THE TASK
Output the full material exactly as it appears here.

◇ ◇ ◇ ◇ ◇ ◇ ◇

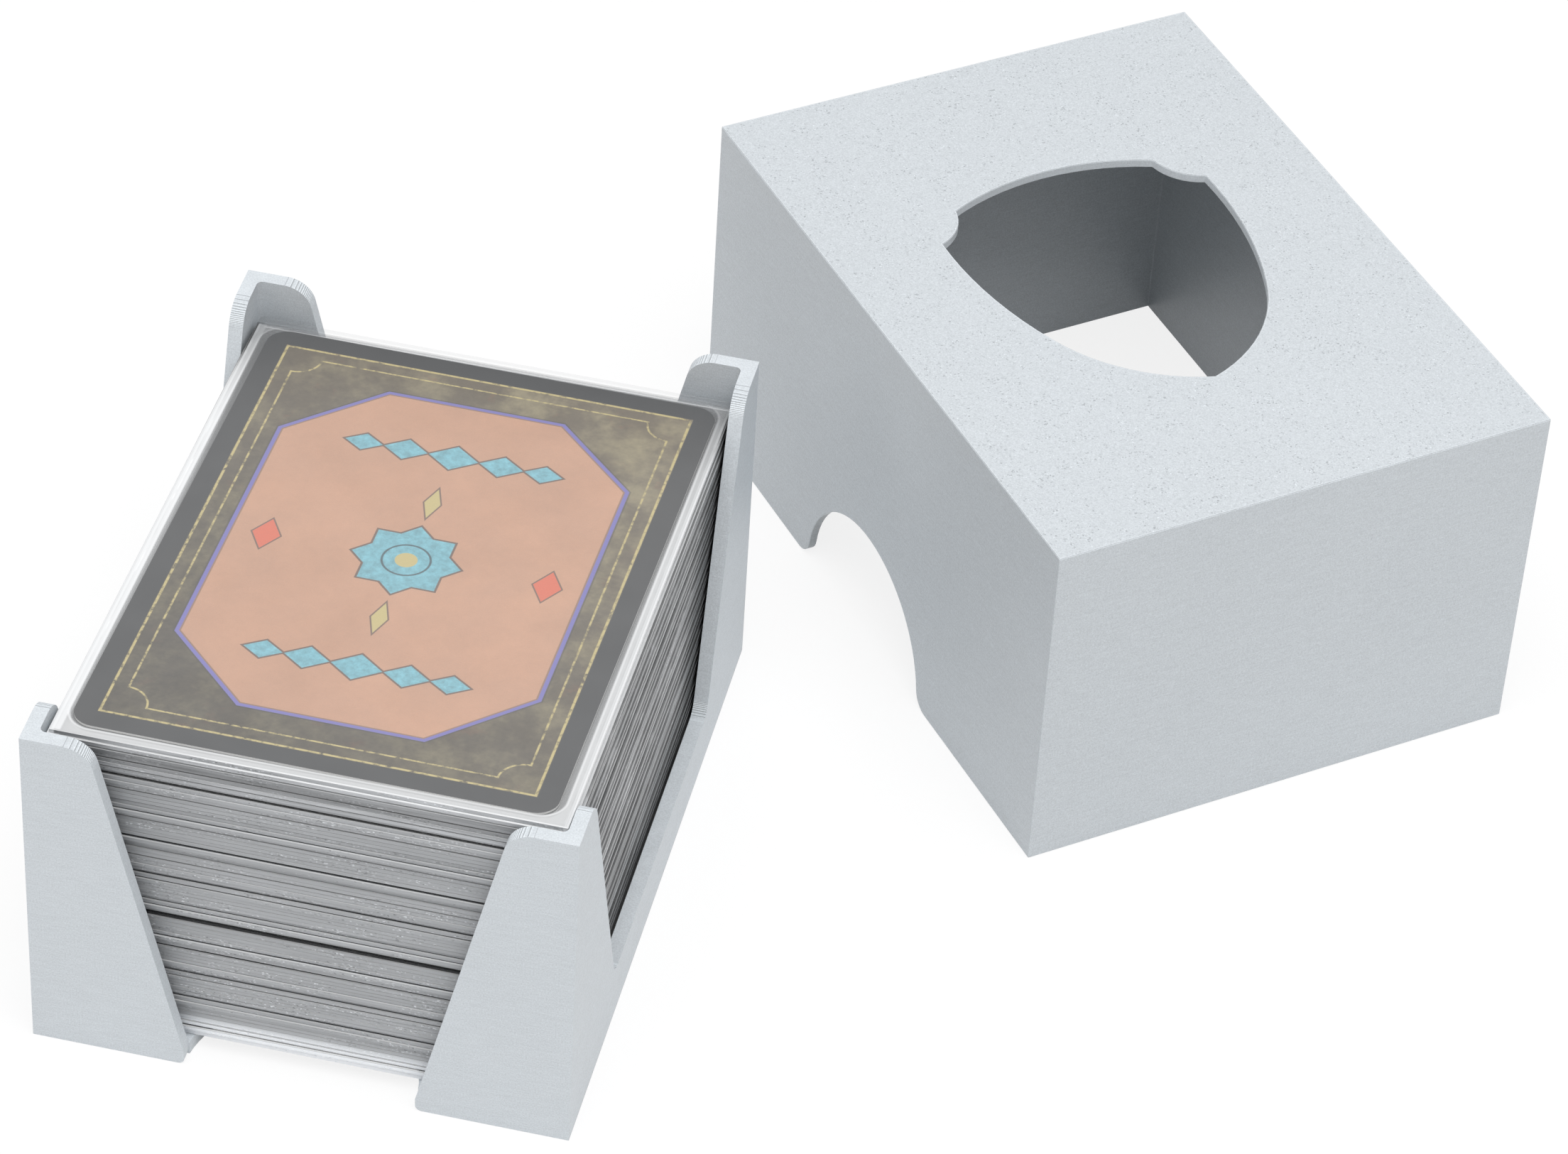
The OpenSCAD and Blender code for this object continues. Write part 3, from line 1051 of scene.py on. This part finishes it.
class CARDBOX_OT_studio(bpy.types.Operator):
    """Sets the white floor, the soft lamps, the surroundings and the camera"""

    bl_idname = "cardbox.studio"
    bl_label = "Studio"

    def execute(self, context):
        look = context.scene.cardbox_studio
        self.lay_floor(context)
        self.add_lamp(context, "key_lamp", look.key, KEY_PLACE, KEY_SIZE)
        self.add_lamp(context, "fill_lamp", look.fill, FILL_PLACE, FILL_SIZE)
        self.surround(context, look)
        self.place_camera(context, look)
        context.scene.view_settings.view_transform = "Standard"
        return {"FINISHED"}

    def lay_floor(self, context):
        """Floor of pale paper that the camera and reflections see nearly white."""
        mesh = bmesh.new()
        bmesh.ops.create_grid(mesh, x_segments=4, y_segments=4, size=FLOOR_HALF)
        bmesh.ops.translate(mesh, verts=mesh.verts, vec=(0.0, 0.0, -FLOOR_DROP))
        data = bpy.data.meshes.new("studio_floor")
        mesh.to_mesh(data)
        mesh.free()
        floor = bpy.data.objects.new("studio_floor", data)
        context.scene.collection.objects.link(floor)
        material, tree = new_material("studio_paper")
        path = shade(tree, "ShaderNodeLightPath")
        seen = Flow(tree, path.outputs["Is Camera Ray"]) * FLOOR_SHARE
        mirrored = Flow(tree, path.outputs["Is Glossy Ray"]).most(
            Flow(tree, path.outputs["Is Transmission Ray"]))
        paper = shade(tree, "ShaderNodeBsdfDiffuse", Color=PAPER)
        white = shade(tree, "ShaderNodeEmission", Color=WHITE, Strength=FLOOR_WHITE)
        both = shade(tree, "ShaderNodeMixShader")
        feed(tree, both.inputs[0], seen.most(mirrored))
        feed(tree, both.inputs[1], paper.outputs[0])
        feed(tree, both.inputs[2], white.outputs[0])
        shade(tree, "ShaderNodeOutputMaterial", Surface=both.outputs[0])
        material.cycles.emission_sampling = "NONE"
        data.materials.append(material)

    def add_lamp(self, context, name, power, place, size):
        """Square soft lamp that looks at the part."""
        lamp = bpy.data.lights.new(name, "AREA")
        lamp.energy = power
        lamp.size = size
        holder = bpy.data.objects.new(name, lamp)
        context.scene.collection.objects.link(holder)
        holder.location = place
        aim = LAMP_AIM - Vector(place)
        holder.rotation_euler = aim.to_track_quat("-Z", "Y").to_euler()

    def surround(self, context, look):
        """Surroundings that light the part softly and are seen as plain white."""
        world = bpy.data.worlds.new("studio_sky")
        world.use_nodes = True
        tree = world.node_tree
        tree.nodes.clear()
        path = shade(tree, "ShaderNodeLightPath")
        seen = Flow(tree, path.outputs["Is Camera Ray"]).most(
            Flow(tree, path.outputs["Is Transmission Ray"]))
        strength = seen * (1.0 - look.sky) + look.sky
        sky = shade(tree, "ShaderNodeBackground", Color=WHITE, Strength=strength)
        shade(tree, "ShaderNodeOutputWorld", Surface=sky.outputs[0])
        context.scene.world = world

    def place_camera(self, context, look):
        """Camera at the photograph's viewing angle."""
        lens = bpy.data.cameras.new("photo_camera")
        lens.lens = look.lens
        lens.sensor_width = SENSOR_WIDTH
        lens.sensor_fit = "HORIZONTAL"
        lens.clip_start = CLIP_START
        holder = bpy.data.objects.new("photo_camera", lens)
        context.scene.collection.objects.link(holder)
        turn = (Matrix.Rotation(look.azimuth, 4, "Z")
                @ Matrix.Rotation(math.pi / 2 - look.elevation, 4, "X")
                @ Matrix.Rotation(look.roll, 4, "Z"))
        away = turn @ Vector((0.0, 0.0, look.distance))
        holder.matrix_world = Matrix.Translation(Vector(look.target) + away) @ turn
        context.scene.camera = holder


# Panel and registration

PIECES = (
    CARDBOX_OT_tray, CARDBOX_OT_cover, CARDBOX_OT_sleeves,
    CARDBOX_OT_cards, CARDBOX_OT_top_card, CARDBOX_OT_studio,
)
SETTINGS = {
    "cardbox_print": PrintSettings,
    "cardbox_deck": DeckSettings,
    "cardbox_studio": StudioSettings,
}


class CARDBOX_PT_panel(bpy.types.Panel):
    """Lists the pieces and their settings"""

    bl_idname = "CARDBOX_PT_panel"
    bl_label = "Card Box"
    bl_space_type = "VIEW_3D"
    bl_region_type = "UI"
    bl_category = "Card Box"

    def draw(self, context):
        for piece in PIECES:
            self.layout.operator(piece.bl_idname)
        for group in SETTINGS:
            settings = getattr(context.scene, group)
            box = self.layout.box()
            for key in settings.bl_rna.properties.keys():
                if key not in {"rna_type", "name"}:
                    box.prop(settings, key)


CLASSES = (*SETTINGS.values(), *PIECES, CARDBOX_PT_panel)


def register():
    for kind in CLASSES:
        bpy.utils.register_class(kind)
    for group, kind in SETTINGS.items():
        setattr(bpy.types.Scene, group, bpy.props.PointerProperty(type=kind))


def unregister():
    for group in SETTINGS:
        delattr(bpy.types.Scene, group)
    for kind in reversed(CLASSES):
        bpy.utils.unregister_class(kind)


def main():
    """Clears what isn't the part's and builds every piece."""
    own = {*frame["nodes"].values(), *frame["bodies"].values()}
    for thing in list(bpy.data.objects):
        if thing not in own:
            bpy.data.objects.remove(thing)
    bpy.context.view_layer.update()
    register()
    bpy.ops.cardbox.tray()
    bpy.ops.cardbox.cover()
    bpy.ops.cardbox.sleeves()
    bpy.ops.cardbox.cards()
    bpy.ops.cardbox.top_card()
    bpy.ops.cardbox.studio()


if __name__ == "__main__":
    main()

◇ ◇ ◇ ◇ ◇ ◇ ◇

SOLUTION FOR THIS PROBLEM
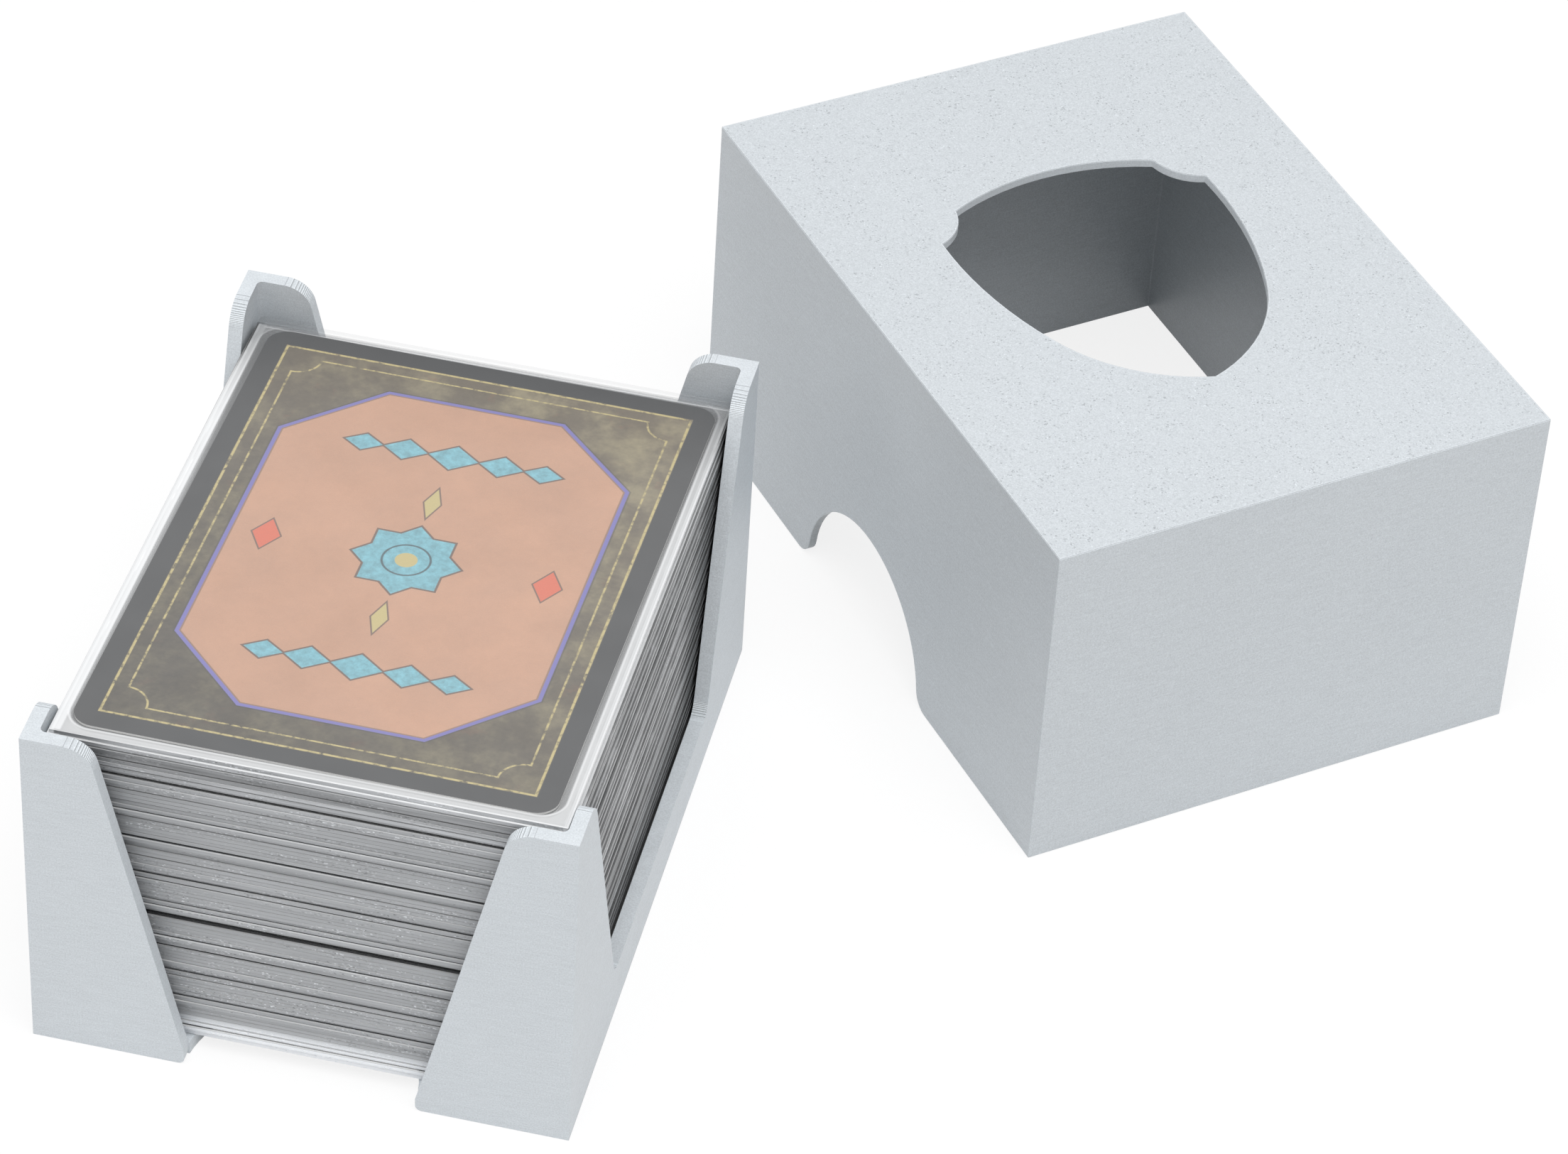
The OpenSCAD and Blender code for this object continues. Write part 3, from line 1051 of scene.py on. This part finishes it.
class CARDBOX_OT_studio(bpy.types.Operator):
    """Sets the white floor, the soft lamps, the surroundings and the camera"""

    bl_idname = "cardbox.studio"
    bl_label = "Studio"

    def execute(self, context):
        look = context.scene.cardbox_studio
        self.lay_floor(context)
        self.add_lamp(context, "key_lamp", look.key, KEY_PLACE, KEY_SIZE)
        self.add_lamp(context, "fill_lamp", look.fill, FILL_PLACE, FILL_SIZE)
        self.surround(context, look)
        self.place_camera(context, look)
        context.scene.view_settings.view_transform = "Standard"
        return {"FINISHED"}

    def lay_floor(self, context):
        """Floor of pale paper that the camera and reflections see nearly white."""
        mesh = bmesh.new()
        bmesh.ops.create_grid(mesh, x_segments=4, y_segments=4, size=FLOOR_HALF)
        bmesh.ops.translate(mesh, verts=mesh.verts, vec=(0.0, 0.0, -FLOOR_DROP))
        data = bpy.data.meshes.new("studio_floor")
        mesh.to_mesh(data)
        mesh.free()
        floor = bpy.data.objects.new("studio_floor", data)
        context.scene.collection.objects.link(floor)
        material, tree = new_material("studio_paper")
        path = shade(tree, "ShaderNodeLightPath")
        seen = Flow(tree, path.outputs["Is Camera Ray"]) * FLOOR_SHARE
        mirrored = Flow(tree, path.outputs["Is Glossy Ray"]).most(
            Flow(tree, path.outputs["Is Transmission Ray"]))
        paper = shade(tree, "ShaderNodeBsdfDiffuse", Color=PAPER)
        white = shade(tree, "ShaderNodeEmission", Color=WHITE, Strength=FLOOR_WHITE)
        both = shade(tree, "ShaderNodeMixShader")
        feed(tree, both.inputs[0], seen.most(mirrored))
        feed(tree, both.inputs[1], paper.outputs[0])
        feed(tree, both.inputs[2], white.outputs[0])
        shade(tree, "ShaderNodeOutputMaterial", Surface=both.outputs[0])
        material.cycles.emission_sampling = "NONE"
        data.materials.append(material)

    def add_lamp(self, context, name, power, place, size):
        """Square soft lamp that looks at the part."""
        lamp = bpy.data.lights.new(name, "AREA")
        lamp.energy = power
        lamp.size = size
        holder = bpy.data.objects.new(name, lamp)
        context.scene.collection.objects.link(holder)
        holder.location = place
        aim = LAMP_AIM - Vector(place)
        holder.rotation_euler = aim.to_track_quat("-Z", "Y").to_euler()

    def surround(self, context, look):
        """Surroundings that light the part softly and are seen as plain white."""
        world = bpy.data.worlds.new("studio_sky")
        world.use_nodes = True
        tree = world.node_tree
        tree.nodes.clear()
        path = shade(tree, "ShaderNodeLightPath")
        seen = Flow(tree, path.outputs["Is Camera Ray"]).most(
            Flow(tree, path.outputs["Is Transmission Ray"]))
        strength = seen * (1.0 - look.sky) + look.sky
        sky = shade(tree, "ShaderNodeBackground", Color=WHITE, Strength=strength)
        shade(tree, "ShaderNodeOutputWorld", Surface=sky.outputs[0])
        context.scene.world = world

    def place_camera(self, context, look):
        """Camera at the photograph's viewing angle."""
        lens = bpy.data.cameras.new("photo_camera")
        lens.lens = look.lens
        lens.sensor_width = SENSOR_WIDTH
        lens.sensor_fit = "HORIZONTAL"
        lens.clip_start = CLIP_START
        holder = bpy.data.objects.new("photo_camera", lens)
        context.scene.collection.objects.link(holder)
        turn = (Matrix.Rotation(look.azimuth, 4, "Z")
                @ Matrix.Rotation(math.pi / 2 - look.elevation, 4, "X")
                @ Matrix.Rotation(look.roll, 4, "Z"))
        away = turn @ Vector((0.0, 0.0, look.distance))
        holder.matrix_world = Matrix.Translation(Vector(look.target) + away) @ turn
        context.scene.camera = holder


# Panel and registration

PIECES = (
    CARDBOX_OT_tray, CARDBOX_OT_cover, CARDBOX_OT_sleeves,
    CARDBOX_OT_cards, CARDBOX_OT_top_card, CARDBOX_OT_studio,
)
SETTINGS = {
    "cardbox_print": PrintSettings,
    "cardbox_deck": DeckSettings,
    "cardbox_studio": StudioSettings,
}


class CARDBOX_PT_panel(bpy.types.Panel):
    """Lists the pieces and their settings"""

    bl_idname = "CARDBOX_PT_panel"
    bl_label = "Card Box"
    bl_space_type = "VIEW_3D"
    bl_region_type = "UI"
    bl_category = "Card Box"

    def draw(self, context):
        for piece in PIECES:
            self.layout.operator(piece.bl_idname)
        for group in SETTINGS:
            settings = getattr(context.scene, group)
            box = self.layout.box()
            for key in settings.bl_rna.properties.keys():
                if key not in {"rna_type", "name"}:
                    box.prop(settings, key)


CLASSES = (*SETTINGS.values(), *PIECES, CARDBOX_PT_panel)


def register():
    for kind in CLASSES:
        bpy.utils.register_class(kind)
    for group, kind in SETTINGS.items():
        setattr(bpy.types.Scene, group, bpy.props.PointerProperty(type=kind))


def unregister():
    for group in SETTINGS:
        delattr(bpy.types.Scene, group)
    for kind in reversed(CLASSES):
        bpy.utils.unregister_class(kind)


def main():
    """Clears what isn't the part's and builds every piece."""
    own = {*frame["nodes"].values(), *frame["bodies"].values()}
    for thing in list(bpy.data.objects):
        if thing not in own:
            bpy.data.objects.remove(thing)
    bpy.context.view_layer.update()
    register()
    bpy.ops.cardbox.tray()
    bpy.ops.cardbox.cover()
    bpy.ops.cardbox.sleeves()
    bpy.ops.cardbox.cards()
    bpy.ops.cardbox.top_card()
    bpy.ops.cardbox.studio()


if __name__ == "__main__":
    main()